If you’re at all surprised by the battered state of the Hammond organ Geoff is playing on this tour, it’s because it is the self-same organ he bought on hire purchase at the age of 16 – eleven years ago – to play at home. This faithful, and amazingly resilient, instrument has accompanied Geoff through the many twists and turns of his career, and it seems only right that it should fly around the world with him on YES‘ various tours.
In the late seventies, Geoff’s adept keyboards we much in demand for advertising music jingles. The next logical step was on to the studio producer’s seat, moulding raw young bands. The Buggles, of course, followed – and it was here that YES first noticed, admiringly, his eclectic keyboard style. He can stride like the most soulful jazzer, rock with flair and energy, and pick out the most intricate classical forms. As part of the Horn/Downes package deal, YES knew that Geoff would become a naturally indispensable part of their sound.

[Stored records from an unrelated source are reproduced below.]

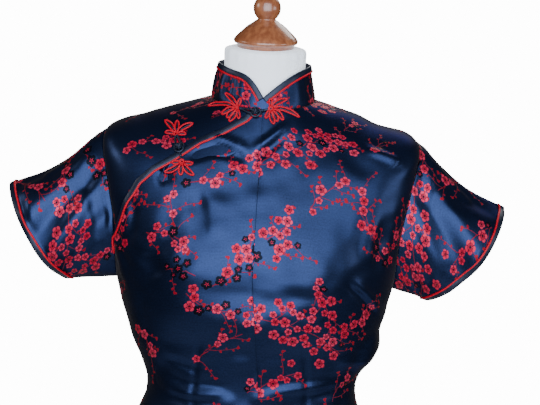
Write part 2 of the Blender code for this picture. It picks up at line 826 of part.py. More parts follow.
def petal_route(petal):
    """One petal's loop from the hub and back, as (x, z) about the hub's middle."""
    direction = math.radians(petal.direction)
    along = np.array((math.cos(direction), math.sin(direction)))
    across = np.array((-along[1], along[0]))
    route = []
    for step in range(PETAL_POINTS):
        turn = math.pi * step / (PETAL_POINTS - 1)
        reach = HUB_RADIUS + (petal.length - HUB_RADIUS) * math.sin(turn) ** 0.75
        share = (reach - HUB_RADIUS) / petal.length
        swell = 0.0007 + petal.half_width * share**0.6
        if step in (0, PETAL_POINTS - 1):
            swell = HUB_SPREAD
        bend = petal.curl * petal.length * share**2
        route.append(along * reach + across * (math.cos(turn) * swell + bend))
    return route


def flower_route(flower):
    """The whole cord of a flower: each petal in turn, clockwise, in one closed line."""
    turn = math.radians(flower.turn)
    route = []
    for petal in flower.petals:
        route += petal_route(petal)
    placed = []
    for x, z in route:
        x = -x if flower.mirrored else x
        turned_x = x * math.cos(turn) - z * math.sin(turn)
        turned_z = x * math.sin(turn) + z * math.cos(turn)
        placed.append((flower.hub_x + turned_x, flower.hub_z + turned_z))
    return placed


def loop_route(away, reach):
    """The loop about the ball, as (x, z) from the ball's middle, open towards its own flower."""
    across = np.array((-away[1], away[0]))
    around = KNOT_RADIUS + FROG_CORD_RADIUS + 0.0008
    route = [away * reach + across * FROG_CORD_RADIUS * 1.65]
    for step in range(11):
        turn = math.radians(35 + 290 * step / 10)
        route.append((away * math.cos(turn) + across * math.sin(turn)) * around)
    route.append(away * reach - across * FROG_CORD_RADIUS * 1.65)
    return route


def knot_cords(knot, front, hubs):
    """Places of the ball, of the cord that carries it and of the loop that passes over that."""
    middle = np.array((knot.x, knot.z))
    to_stem = hubs[knot.stem_flower] - middle
    to_loop = hubs[knot.loop_flower] - middle
    stem_reach, loop_reach = np.linalg.norm(to_stem), np.linalg.norm(to_loop)
    stem_way = to_stem / stem_reach
    stem = [stem_way * (KNOT_RADIUS + 0.0014), stem_way * (stem_reach - 0.0042)]
    loop = loop_route(to_loop / loop_reach, loop_reach - 0.0045)
    rest = front.resting_plane([middle + place for place in (np.zeros(2), *stem, *loop)])

    def placed(place, lift):
        x, z = middle + place
        return Vector((x, rest((x, z)) - lift, z))

    cord_lift = FROG_CORD_RADIUS * 1.3 + FROG_CLEARANCE
    ball = placed(np.zeros(2), KNOT_RADIUS + FROG_CLEARANCE)
    stem = [placed(place, cord_lift) for place in stem]
    raised = []
    for place in loop:
        over_stem = smooth_step((np.dot(place, stem_way) / KNOT_RADIUS - 0.3) / 0.6)
        raised.append(placed(place, cord_lift + over_stem * (2 * FROG_CORD_RADIUS + 0.0009)))

    rooms = [front.room([ball], KNOT_RADIUS), front.room([*stem, *raised], FROG_CORD_RADIUS)]
    for point in (ball, *stem, *raised):
        point.y += min(rooms) - FROG_CLEARANCE
    return ball, stem, raised


def add_ball(name, place, finish, collection):
    mesh = bmesh.new()
    bmesh.ops.create_uvsphere(mesh, u_segments=10, v_segments=7, radius=KNOT_RADIUS)
    bmesh.ops.translate(mesh, verts=mesh.verts, vec=place)
    return object_from(mesh, name, finish, collection)


def add_frogs(front, collection):
    """The ball buttons and their flowers, each flower one cord with its stem or loop."""
    hubs = {flower.name: np.array((flower.hub_x, flower.hub_z)) for flower in FLOWERS}
    leads = {}
    for knot in KNOTS:
        ball, stem, loop = knot_cords(knot, front, hubs)
        add_ball(knot.name, ball, SATIN_BINDING, collection)
        leads[knot.stem_flower] = stem
        leads[knot.loop_flower] = loop
    for flower in FLOWERS:
        petals = front.over(flower_route(flower), FROG_CORD_RADIUS * 1.15 + FROG_CLEARANCE)
        lead = leads[flower.name]
        if (lead[0] - petals[0]).length < (lead[-1] - petals[0]).length:
            lead = lead[::-1]
        tube(flower.name, [*lead, *petals], FROG_CORD_RADIUS, RED_CORD, collection)


# Dress form and stand


FORM_COLUMNS = 36
FORM_EDGE = 0.006  # height of the turned-in edge at the bottom
FORM_HEIGHTS = (0.815, 0.87, 0.925, 0.965, 1.0, 1.035, 1.07, 1.1)
FORM_ROWS = (
    row_at_height(FORM_BOTTOM_Z),
    row_at_height(FORM_BOTTOM_Z + FORM_EDGE),
    *(row_at_height(height) for height in FORM_HEIGHTS),
    *np.arange(UNDERARM_ROW, 8.1, 0.5),
    *np.arange(8.4, NECK_ROW - 0.9, 0.3),
    10.6,
    NECK_ROW,
)

# How far the form lies inside the cloth at each row
Inset = namedtuple("Inset", "row depth")
FORM_INSET = (
    Inset(0.0, 0.0060),
    Inset(5.5, 0.0070),
    Inset(6.2, 0.0085),
    Inset(7.5, 0.0070),
    Inset(9.6, 0.0070),
    Inset(10.4, 0.0046),
    Inset(11.0, 0.0021),
)


def even_ring(section):
    """A whole ring of evenly spaced points."""
    points, distances = ring(section, 0.0, 2 * math.pi)
    return read_along(points, distances, np.linspace(0, distances[-1], FORM_COLUMNS + 1))


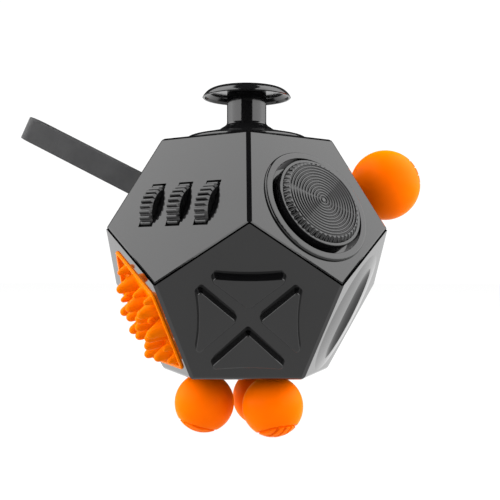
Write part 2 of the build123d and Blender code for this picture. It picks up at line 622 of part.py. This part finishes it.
def shells():
    """Upper and lower shell, parted along the zigzag of edges round the middle."""
    sharp = dodecahedron(FACE_DISTANCE)
    round_base = fillet(sharp.edges().group_by(Axis.Z)[0], BASE_ROUNDING)
    upper = case(bevelled(sharp, EDGE_BEVEL)) - lower_region(PART_GAP / 2)
    lower = case(bevelled(round_base, PARTING_BEVEL)) & lower_region(-PART_GAP / 2)
    lip = dodecahedron(FACE_DISTANCE - WALL) - dodecahedron(FACE_DISTANCE - WALL - LIP_THICKNESS)
    lip = (lip & lower_region(LIP_HEIGHT)) - lower_region(-LIP_HEIGHT)
    return upper, lower + lip


# ---- Output ----------------------------------------------------------------------------------
def build():
    upper, lower = shells()
    nodes = {
        "upper_shell": upper,
        "lower_shell": lower,
        "joystick_bezel": joystick_bezel(),
        "joystick_cup": joystick_cup(),
        "joystick_spring": joystick_spring(),
        "gimbal_ring": gimbal_ring(),
        "thumbstick": thumbstick(),
        "gear_cradle": gear_cradle(),
        "gear_axle": gear_axle(),
        "dial": dial(),
        "dial_clip": dial_clip(),
        "spike_pad": spike_pad(),
        "spike_backing": spike_backing(),
        "big_ball": big_ball(),
        "strap": strap(),
        "strap_pin": strap_pin(),
        "button_housing": button_housing(),
        "rocker": rocker(),
        "rocker_pin": rocker_pin(),
        "rocker_frame": rocker_frame(),
        "roller_ball": roller_ball(),
        "roller_cup": roller_cup(),
    }
    for k, x in enumerate(wheel_centres()):
        nodes[f"gear_wheel_{k + 1}"] = gear_wheel(x)
    for k, azimuth in enumerate(BALL_AZIMUTHS):
        nodes[f"ball_{k + 1}"] = ball(azimuth)
    for k, (x, y) in enumerate(button_places()):
        nodes[f"button_{k + 1}"] = button(x, y)
    return nodes


os.makedirs("parts", exist_ok=True)
for name, shape in build().items():
    export_step(shape, f"parts/{name}.step")
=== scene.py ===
import json
from math import atan2, cos, degrees, pi, radians, sin, sqrt

import bmesh
import bpy
from mathutils import Matrix, Vector


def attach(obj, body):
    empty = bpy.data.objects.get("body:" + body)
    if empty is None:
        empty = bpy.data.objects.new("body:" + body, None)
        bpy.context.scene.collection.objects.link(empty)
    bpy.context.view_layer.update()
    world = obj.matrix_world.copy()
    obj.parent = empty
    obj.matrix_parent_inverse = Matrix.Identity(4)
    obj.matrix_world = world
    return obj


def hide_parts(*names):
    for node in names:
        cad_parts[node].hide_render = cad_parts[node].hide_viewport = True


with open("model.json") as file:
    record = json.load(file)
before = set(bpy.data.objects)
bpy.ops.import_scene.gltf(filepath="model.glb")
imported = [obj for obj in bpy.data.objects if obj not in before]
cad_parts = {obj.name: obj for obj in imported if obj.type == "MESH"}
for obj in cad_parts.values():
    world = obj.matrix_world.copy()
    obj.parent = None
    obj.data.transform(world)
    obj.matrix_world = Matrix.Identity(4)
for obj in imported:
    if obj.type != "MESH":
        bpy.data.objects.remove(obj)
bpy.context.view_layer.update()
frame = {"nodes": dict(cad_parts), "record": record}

# Twelve-sided fidget toy. The hard CAD nodes keep their shapes and get their materials here. The
# silicone parts and the joystick's spring are rebuilt as finer meshes that replace their CAD solids.
# Metres, +Z up. Local face frames have x to the right seen from outside, y up the face, z outward.

MM = 0.001

# ---- Driving dimensions, the same as the part's source ---------------------------------------
EDGE = 19.3 * MM
FACE_DISTANCE = EDGE / 2 * sqrt(5 / 2 + 11 / 10 * sqrt(5))
SIDE_TILT = degrees(atan2(1, 2))

BALL_RADIUS = 5.5 * MM
BALL_STANDOFF = 5.45 * MM
BALL_SPREAD = 7.8 * MM
BALL_FLAT = 0.12 * MM
CENTRE = Vector((0, 0, FACE_DISTANCE + BALL_STANDOFF + BALL_RADIUS - BALL_FLAT))
BALL_NECK = 1.3 * MM
BALL_AZIMUTHS = (187, -53, 67)                         # degrees round the bottom face
BALL_LEAN = 17                                         # degrees that the marks point outward
BALL_SEGMENTS = 256
BIG_BALL_AZIMUTH = 18                                  # of its face, in degrees
BIG_BALL_RADIUS = 6.88 * MM
BIG_BALL_STANDOFF = 10.9 * MM
BIG_NECK = 2.4 * MM
BIG_BALL_SEGMENTS = 288
NECK_SPREAD = 0.55 * MM                                # fillet where a neck meets its ball
NECK_FILLET = 0.5 * MM
NECK_STEPS = 8
PLUG_TOP = -2.4 * MM
PLUG_BOTTOM = -3.6 * MM
PLUG_FLARE = 1.3 * MM
PLUG_CHAMFER = 0.15 * MM

MARK_RING = 0.64                                       # in ball radii
MARK_SPACING = 0.236
MARK_HALF_WIDTH = 0.21 * MM
MARK_SHOULDER = 0.1 * MM
MARK_DEPTH = 0.42 * MM
MARKED_CAP = 60                                        # degrees from the pole with a fine mesh
MARKED_STEPS = 120
PLAIN_STEPS = 36

SPRING_RADIUS = 1.7 * MM                               # to the middle of the wire
SPRING_WIRE = 0.2 * MM
SPRING_TURNS = 2.8
SPRING_FOOT = -9.2 * MM                                # wire's middle, from the top face
SPRING_RISE = 1.9 * MM                                 # leaves room for the tilting hub
SPRING_STEPS = 144
SPRING_SIDES = 16

PAD_VOXEL = 0.13 * MM
STRAP_VOXEL = 0.14 * MM
SOFTENING_PASSES = 5
WELD_DISTANCE = 0.0005 * MM

# ---- Camera ----------------------------------------------------------------------------------
CAMERA_AZIMUTH = -1.285
CAMERA_ELEVATION = -1.551
CAMERA_ROLL = 0.118
CAMERA_OFFSET = Vector((-0.171, -9.205, -0.179)) * EDGE       # from the case's centre
CAMERA_LENS = 68.30
SENSOR = 36.0

# ---- Studio ----------------------------------------------------------------------------------
STUDIO_RADIUS = 1.2
FLOOR_REACH = 3 * STUDIO_RADIUS
FLOOR_SIDES = 64
SOFTBOX_FRONT = 33                                     # degrees round from the camera's side
SOFTBOX_BACK = 145
SOFTBOX_LOW = 1
SOFTBOX_HIGH = 72
SOFTBOX_POWER = 3.45
SOFTBOX_FALL = 0.24                                    # strength left at the back
SOFTBOX_FALL_START = 0.17 * STUDIO_RADIUS              # behind the object's centre
SOFTBOX_FALL_END = 0.8 * STUDIO_RADIUS
SOFTBOX_COLUMNS = 36
SOFTBOX_ROWS = 18
FILL_AZIMUTH = 100
FILL_ELEVATION = 28
FILL_DISTANCE = 0.5
FILL_SIZE = 0.4
FILL_POWER = 2.2
ROOM_LIGHT = 0.02
FLOOR_GLOW = 0.99
BACKDROP_GLOW = 1.05


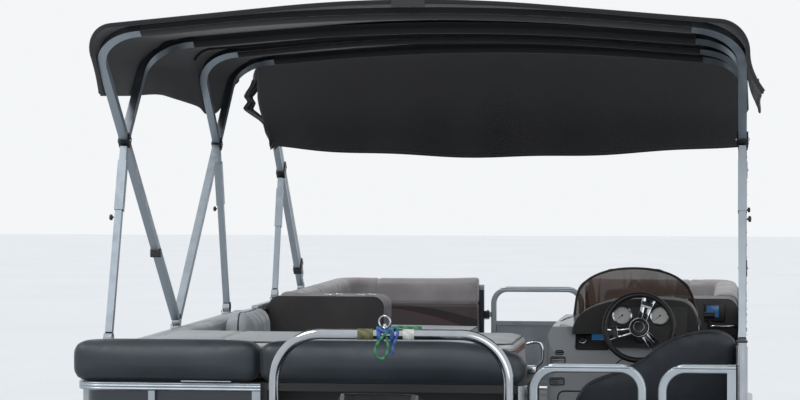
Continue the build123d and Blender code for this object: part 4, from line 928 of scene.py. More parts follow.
def rig_folded_top():
    """The second bimini's canvas, let down: a cover over its two bows, crumpled at its port end, and a curtain
    behind them that narrows by t^1.5 on its way down and gathers in folds."""
    y = np.linspace(FOLD_BACK + 4 * MM, FOLD_FRONT, 41)
    ripple = 0.012 * np.sin(np.linspace(0, 5 * np.pi, len(y)))
    grid = draped(y, DECK + 1.66 + ripple, DECK + 1.48 + ripple, 0.6 * ripple)
    port = np.arange(len(grid))[:, None] > len(grid) - FOLD_ROWS
    flap = np.array(PORT_FLAP)
    reach = np.interp(grid[..., 2] - DECK, flap[:, 0], flap[:, 1])
    crumple = 4 * MM * np.sin(60 * grid[..., 2] + 25 * (grid[..., 1] - MID))
    hung = np.clip((DECK + FLAP_TOP - grid[..., 2]) / 0.05, 0, 1)
    grid[..., 0] = np.where(port, -reach + (crumple + ripple[None]) * hung, grid[..., 0])
    cover, area = canvas_sheet("folded_cover_canvas", grid, ("folded_canvas",))
    line = over_bow(140, BOW_HALF - 6 * MM)
    x = np.linspace(-BOW_HALF + 0.02, BOW_HALF - 0.02, 160)
    high = FOLD_TOP - 6 * MM + np.interp(x, line[::-1, 0], line[::-1, 1])
    foot = DECK + CURTAIN_FOOT + CURTAIN_RISE * np.abs(x / CURTAIN_REACH) ** 1.6 + 4 * MM * np.sin(9 * x)
    t = np.linspace(0, 1, 40)[:, None]
    z = high[None] * (1 - t) + foot[None] * t
    narrow = np.where(x < 0, 0.085, 0.02) * np.clip((np.abs(x) - 0.6) / 0.6, 0, 1) ** 2
    across = x[None] - np.sign(x)[None] * narrow[None] * np.clip((t - 0.35) / 0.65, 0, 1) ** 1.5
    gather = 0.007 * t * np.sin(14 * x[None] + 1.5 * np.sin(3 * x[None])) + 0.010 * np.sin(2.5 * np.pi * t) * t
    sheet = np.stack([across, FOLD_BACK + 0.012 + gather, z], -1)
    made, area = canvas_sheet("curtain_canvas", sheet)
    hem = piece("curtain_hem", swept(sheet[-1], rounded(5 * MM, 16 * MM, 2 * MM, 3)), "black_canvas")


# Hardware


def softened(corners, rounds=3, closed=False):
    """A smooth line round its corners: each round cuts every corner at a quarter and three quarters."""
    line = np.asarray(corners, float)
    for _ in range(rounds):
        after = np.roll(line, -1, 0) if closed else line[1:]
        before = line if closed else line[:-1]
        cut = np.stack([0.75 * before + 0.25 * after, 0.25 * before + 0.75 * after], 1).reshape(-1, 3)
        line = cut if closed else np.vstack([line[:1], cut, line[-1:]])
    return line


BOLT = np.array(((1.45, 0), (1.45, 0.18), (1, 0.2), (0.94, 0.5), (0.6, 0.8), (0, 0.9)))


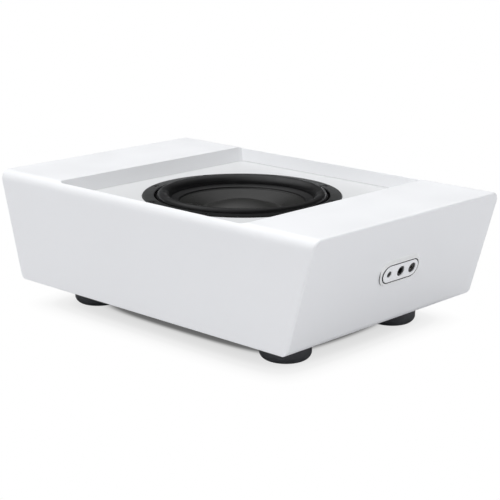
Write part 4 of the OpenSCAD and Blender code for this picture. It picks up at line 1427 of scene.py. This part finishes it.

It’s a common ploy of “Serious Music” critics, when faced with rock talent of some moment, to aver that all rock musicians are a lowly, inconsequential breed, and that rock itself tainted with the original sin of having begun as a blues-based dance hall entertainment is incapable of withstanding the ravages of changing tastes and times. Unintentionally – because he never intended to do so and would modestly dismiss the accolade – Steve Howe has knocked that arrogant claim sideways.
Steve cut his teeth on the British rock scene of the mid Sixties, playing guitar with a number of London bands and soaking up the spirit of the burgeoning “progressive rock” movement. Hindsight strongly suggests that he viewed the British scene with an aloof, if not cynical, eye; for no outfit existed then that could hang onto this increasingly personal style of guitar playing. It wasn’t until 1970 that his gaze fell upon a band that could both accept the challenge of his style and, in return, offer him a challenge with its music. You do not win a prize for guessing the name of that band.
Since his debut with YES, on “The Yes Album“, Steve has twisted the dusty metaphor around and proved himself a master of all trades and a jack of none. For once, that hoary old superlative about spanning all musical styles has a chance to live up to its much-abused claims. Steve has blown down the walls confining rock guitar and a composition roaming out to find the time complexities of jazz, blues melancholy, the swagger of r’n’b, the delicacies of classical guitar, the bitter-sweet melodies of soul and the splendour of high Classical Romanticism.

The most important point to Steve’s crossing of the no-man’s-land between these various styles becomes apparent on the first hearing of either his two solo albums or his work with YES. He never falls into that rock’n’rollers trap of lampooning other musics, or producing a poor man’s alternative to them. There sometimes is humour, but it is always tempered by his all-too-obvious respect for other musics and his relationship with them as a composer and musician.